You have very adorable girls!


----------



## Blaireli (Jun 3, 2008)

They are precious!


----------



## LOVEisGOLDEN (Jan 4, 2008)

thanks, I tend to think so too!


----------



## SillyTilly (Jan 22, 2008)

Your girls are beautiful.


----------



## LibertyME (Jan 6, 2007)

how fun to see the age progression...


----------



## Ruby'smom (Feb 4, 2008)

your dogs are gorgeous ::
its nice to see other dogs who have a thing about cardboard 
Ruby loves nothing more than a big cardboard box to chew to death


----------



## LOVEisGOLDEN (Jan 4, 2008)

Ruby'smom said:


> your dogs are gorgeous ::
> its nice to see other dogs who have a thing about cardboard
> Ruby loves nothing more than a big cardboard box to chew to death


I ended up getting the rake from the garage to clean up that mess, it was everywhere! It kept them busy all day!


----------



## Emma&Tilly (May 15, 2005)

What great pics, you have two very beautiful golden girls!!!


----------



## olik (Apr 13, 2008)

gorgeous! The cardboard photo is too funny.


----------



## paula bedard (Feb 5, 2008)

I see they love cardboard boxes as much as Ike does. Paper towel tubes too! Is Blush now larger than Layla? It looks like it in the last pick. They are both pretty girls.


----------



## AndyFarmer (Jul 9, 2007)

LOVE the pic of the paper/cardboard shredders! I have three of those too LOL Your puppers are adorable.


----------



## BeauShel (May 20, 2007)

Paper shredder here too with Bama. Your girls are both just gorgeous. I cant believe how big Blush has gotten.


----------



## sharlin (Feb 26, 2007)

LOVE the shredded box picture!!! Mentor and pupil!!!!


----------



## LOVEisGOLDEN (Jan 4, 2008)

paula bedard said:


> I see they love cardboard boxes as much as Ike does. Paper towel tubes too! Is Blush now larger than Layla? It looks like it in the last pick. They are both pretty girls.

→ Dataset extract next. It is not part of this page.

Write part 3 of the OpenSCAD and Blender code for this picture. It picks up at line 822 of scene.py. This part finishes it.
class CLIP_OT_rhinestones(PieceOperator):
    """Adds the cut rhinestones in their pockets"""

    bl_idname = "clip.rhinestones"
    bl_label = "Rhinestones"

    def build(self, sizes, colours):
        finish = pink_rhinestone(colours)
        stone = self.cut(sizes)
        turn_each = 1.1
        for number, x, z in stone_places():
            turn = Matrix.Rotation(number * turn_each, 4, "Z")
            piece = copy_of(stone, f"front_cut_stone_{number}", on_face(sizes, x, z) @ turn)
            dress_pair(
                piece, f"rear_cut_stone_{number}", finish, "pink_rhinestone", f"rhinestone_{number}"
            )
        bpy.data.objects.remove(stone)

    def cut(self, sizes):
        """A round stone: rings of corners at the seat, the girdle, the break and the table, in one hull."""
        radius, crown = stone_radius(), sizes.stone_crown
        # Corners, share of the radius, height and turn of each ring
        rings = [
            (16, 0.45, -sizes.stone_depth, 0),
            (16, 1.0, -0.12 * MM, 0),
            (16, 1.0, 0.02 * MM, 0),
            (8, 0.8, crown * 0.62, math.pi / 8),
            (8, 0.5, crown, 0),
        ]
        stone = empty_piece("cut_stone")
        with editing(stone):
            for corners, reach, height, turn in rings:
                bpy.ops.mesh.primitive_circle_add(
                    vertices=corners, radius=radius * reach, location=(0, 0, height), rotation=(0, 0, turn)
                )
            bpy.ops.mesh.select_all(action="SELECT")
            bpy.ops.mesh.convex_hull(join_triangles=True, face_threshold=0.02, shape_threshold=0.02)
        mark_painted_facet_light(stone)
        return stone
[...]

Blush is now taller than Lay, but isn't as long. Layla outweighs her by 3 pounds (she is 6 months older) We think Layla is done, she is 50 pounds & holding...

Blush still has a ways to go, she is going to be a horse:doh:

Thanks everyone! We love them & think they are beauties, but it's always nice to hear it from the outside!:smooch:


----------



## Ljilly28 (Jan 22, 2008)

How could so much time have gone by since Blush was little? I honestly cant believe she is such a grown up girl now.


----------



## T&T (Feb 28, 2008)




----------